Foundationally, God created the institution of government (Romans 13). He calls Christians to be stewards over all of His creation, including government. Most importantly, we are to love our neighbors and help them flourish. Government is one tool through which we can do this.

In our country, all citizens including Christians have the opportunity to elect persons based on their beliefs. If the church is to help Christians grow in their understanding and practical application of the Bible, shouldn’t it provide guidance to its members on which candidates, regardless of their party affiliation, best represent moral and political values consistent with biblical teaching — and therefore, if they are elected, will seek governmental policies that help our neighbors prosper?

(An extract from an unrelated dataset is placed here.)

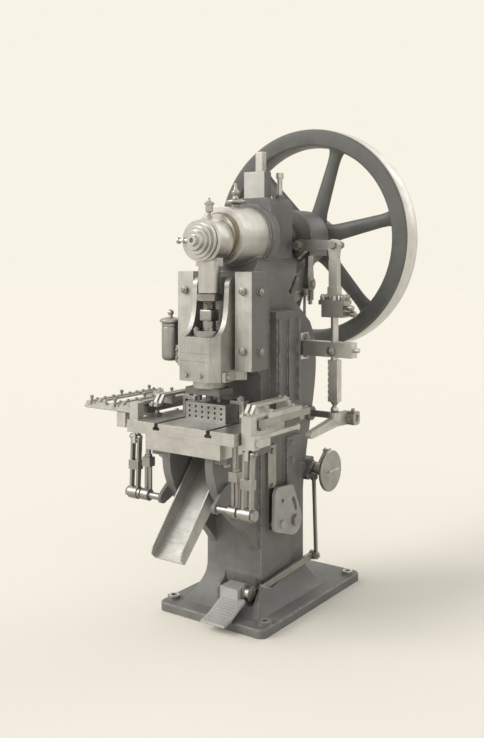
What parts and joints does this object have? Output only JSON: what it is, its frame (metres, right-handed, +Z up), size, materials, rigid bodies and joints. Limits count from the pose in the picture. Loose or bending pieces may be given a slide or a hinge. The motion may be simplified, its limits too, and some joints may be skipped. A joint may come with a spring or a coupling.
{
  "type": "mechanical stamping press",
  "caption": "Eccentric stamping press: cast C-frame, overhung crank and strap, guided ram, spoked flywheel, side feed drive, table rails, parts chute and treadle clutch.",
  "frame": {"origin": "centre of the four foundation bolts on the underside of the base", "axes": "+X to the machine's right as its user faces away from the front, +Y from the front to the flywheel at the back, +Z up"},
  "size_m": [1.035, 1.1483, 1.97],
  "materials": {
    "cast_iron": "satin paint",
    "steel": "satin",
    "bright": "polished",
    "bronze": "satin",
    "brass": "satin",
    "tool_steel": "ground",
    "sheet": "rolled"
  },
  "bodies": {
    "frame": {"frame_casting": "cast_iron", "bushes": "bronze", "left_gib": "bright", "right_gib": "bright", "frame_bolts": "steel", "table": "bright", "table_bolts": "steel", "die_block": "tool_steel", "die_clamps": "steel", "chute": "sheet", "lubricator_pot": "sheet", "lubricator_cap": "brass", "housing_oiler": "brass", "top_bar": "cast_iron", "pivot_studs": "steel", "rock_studs": "steel", "side_plate": "cast_iron", "guide_bracket": "steel", "lever_shaft": "steel", "lever_end_block": "steel", "left_rail": "bright", "right_rail": "bright", "left_tray": "steel", "spring_bracket": "steel", "hanging_rods": "steel"},
    "crank": {"crankshaft": "bright", "feed_cam": "tool_steel", "tail_collar": "steel"},
    "wheel": {"flywheel": "cast_iron"},
    "slide": {"ram": "steel", "ball_cap": "steel", "ball_cap_nuts": "steel", "punch_plate": "tool_steel", "punches": "tool_steel"},
    "pitman": {"strap": "bright", "strap_oiler": "brass", "crank_pin": "steel", "nose_rings": "bright", "ball_screw": "steel", "screw_nut": "steel"},
    "rod": {"feed_rod": "steel", "eye_pin": "steel", "rod_clamp": "steel", "rod_clamp_nuts": "steel"},
    "rocker": {"feed_rocker": "steel"},
    "lever": {"feed_lever": "steel"},
    "left_carriage": {"left_feed_slide": "steel"},
    "right_carriage": {"right_feed_slide": "steel"},
    "left_rocking": {"left_rock_lever": "steel"},
    "right_rocking": {"right_rock_lever": "steel"},
    "sector": {"quadrant": "cast_iron"},
    "pedal": {"treadle": "cast_iron", "treadle_shaft": "steel", "treadle_arm": "cast_iron"},
    "link": {"clutch_rod": "steel"},
    "clutch": {"clutch_disc": "steel", "clutch_crank": "steel", "pull_crank": "steel"},
    "pull": {"pull_rod": "steel"},
    "latch": {"clutch_latch": "steel"}
  },
  "joints": [
    {"name": "crank_spin", "type": "hinge", "parent": "frame", "child": "crank", "pos_m": [0, 0, 1.48], "axis": [0, 1, 0], "continuous": true},
    {"name": "flywheel_spin", "type": "hinge", "parent": "crank", "child": "wheel", "pos_m": [0, 0.41, 1.48], "axis": [0, 1, 0], "continuous": true},
    {"name": "ram_slide", "type": "slide", "parent": "frame", "child": "slide", "axis": [0, 0, 1], "range_m": [0, 0.04]},
    {"name": "pitman_swing", "type": "hinge", "parent": "slide", "child": "pitman", "pos_m": [0, -0.3745, 1.065], "axis": [0, 1, 0], "range_deg": [-2.9, 2.9]},
    {"name": "feed_rod_lift", "type": "slide", "parent": "frame", "child": "rod", "axis": [0, 0, 1], "range_m": [-0.008, 0.008]},
    {"name": "feed_rocker_turn", "type": "hinge", "parent": "frame", "child": "rocker", "pos_m": [0.128, 0.1, 1.446], "axis": [0, 1, 0], "range_deg": [-2.6, 2.6]},
    {"name": "feed_lever_turn", "type": "hinge", "parent": "frame", "child": "lever", "pos_m": [0.312, 0.14, 0.745], "axis": [1, 0, 0], "range_deg": [-4.7, 4.7]},
    {"name": "left_feed_travel", "type": "slide", "parent": "frame", "child": "left_carriage", "axis": [0, 1, 0], "range_m": [-0.025, 0.025]},
    {"name": "right_feed_travel", "type": "slide", "parent": "frame", "child": "right_carriage", "axis": [0, 1, 0], "range_m": [-0.025, 0.025]},
    {"name": "left_rock_turn", "type": "hinge", "parent": "frame", "child": "left_rocking", "pos_m": [-0.265, -0.5, 0.49], "axis": [1, 0, 0], "range_deg": [-7, 7]},
    {"name": "right_rock_turn", "type": "hinge", "parent": "frame", "child": "right_rocking", "pos_m": [0.265, -0.5, 0.49], "axis": [1, 0, 0], "range_deg": [-7, 7]},
    {"name": "sector_turn", "type": "hinge", "parent": "frame", "child": "sector", "pos_m": [0.157, -0.036, 0.344], "axis": [1, 0, 0], "range_deg": [-20, 12]},
    {"name": "treadle_press", "type": "hinge", "parent": "frame", "child": "pedal", "pos_m": [0.06, -0.262, 0.105], "axis": [1, 0, 0], "range_deg": [0, 3]},
    {"name": "clutch_link_turn", "type": "hinge", "parent": "pedal", "child": "link", "pos_m": [0.185, 0.11, 0.165], "axis": [1, 0, 0], "range_deg": [-3.1, 0.2]},
    {"name": "clutch_turn", "type": "hinge", "parent": "frame", "child": "clutch", "pos_m": [0.15, 0.15, 0.513], "axis": [1, 0, 0], "range_deg": [-18.6, 0.2]},
    {"name": "pull_link_turn", "type": "hinge", "parent": "clutch", "child": "pull", "pos_m": [0.06, 0.208, 0.533], "axis": [1, 0, 0], "range_deg": [-0.2, 19.4]},
    {"name": "latch_turn", "type": "hinge", "parent": "frame", "child": "latch", "pos_m": [0.046, 0.13, 1.215], "axis": [1, 0, 0], "range_deg": [-12, 0.2]}
  ],
  "couplings": [
    {"joint": "feed_rocker_turn", "follows": "feed_rod_lift", "rad_per_m": -5.4348},
    {"joint": "feed_lever_turn", "follows": "feed_rod_lift", "rad_per_m": -10},
    {"joint": "left_feed_travel", "follows": "feed_rod_lift", "ratio": 3},
    {"joint": "right_feed_travel", "follows": "feed_rod_lift", "ratio": 3},
    {"joint": "left_rock_turn", "follows": "feed_rod_lift", "rad_per_m": -14.151},
    {"joint": "right_rock_turn", "follows": "feed_rod_lift", "rad_per_m": -14.151},
    {"joint": "clutch_link_turn", "follows": "treadle_press", "ratio": -0.98},
    {"joint": "clutch_turn", "follows": "treadle_press", "ratio": -6.14},
    {"joint": "pull_link_turn", "follows": "treadle_press", "ratio": 6.14},
    {"joint": "latch_turn", "follows": "treadle_press", "ratio": -3.78}
  ]
}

Ramsey claims that a “major reason” for the decline in church attendance is churches expressing political views. In fact, the opposite is true. In a Pew Research study on why Americans are leaving religion, only 4% said it was because “religion focuses on power/politics.” Another study by pollster George Barna found that Christians overall want their church to be more, not less, involved in elections.

Ramsey is also incorrect in implying that voter guides are partisan. The IRS requires voter guides offered in churches to be strictly nonpartisan and has specific rules to ensure their compliance. I know; I’m a lawyer who certifies that such guides comply with the IRS’s rules. What these guides do provide is information about where competing candidates stand on matters of importance to Christians and other voters, such as issues of life, sexuality, religious freedom, parental rights, and others.

For the church to remain relevant, it must speak — in a winsome, respectful and loving way — to political and other controversial issues, not ignore them.

Douglas Barth

Colorado Springs

Shift to renewable energy

To meet our country’s energy needs, we should choose clean energy rather than older polluting sources of the past. A 2019 study showed 81% of residents in El Paso County want policy that funds research into renewable energy sources. (Yale Climate Opinion Maps)

Jobs are crucial to the stability of our economy. Fears have been raised about a loss of Colorado jobs when transitioning from coal, oil, and gas extraction to clean energy. I was surprised to learn that the opposite is true. Renewable energy actually creates more jobs than an equivalent amount of fossil-based energy, because it is more labor intensive.

The shift to renewable energy can be expedited or hindered by government policy. We need to create rules to curb pollution and impose fees on businesses that pollute. Sixty-eight percent of El Paso County residents support regulation of CO2 as a pollutant, and 61% want fossil fuel companies to be required to pay a carbon tax, the Yale study finds.

A national carbon tax, economists tell us, is the fastest and most efficient way to reduce our greenhouse gases. Encourage your members of Congress to hasten the transition to clean energy with smart government policy by supporting H.R. 763, the Energy Innovation and Carbon Dividend Act.

Clean energy jobs can be the backbone of our state’s economy and create healthy, safe communities for future generations.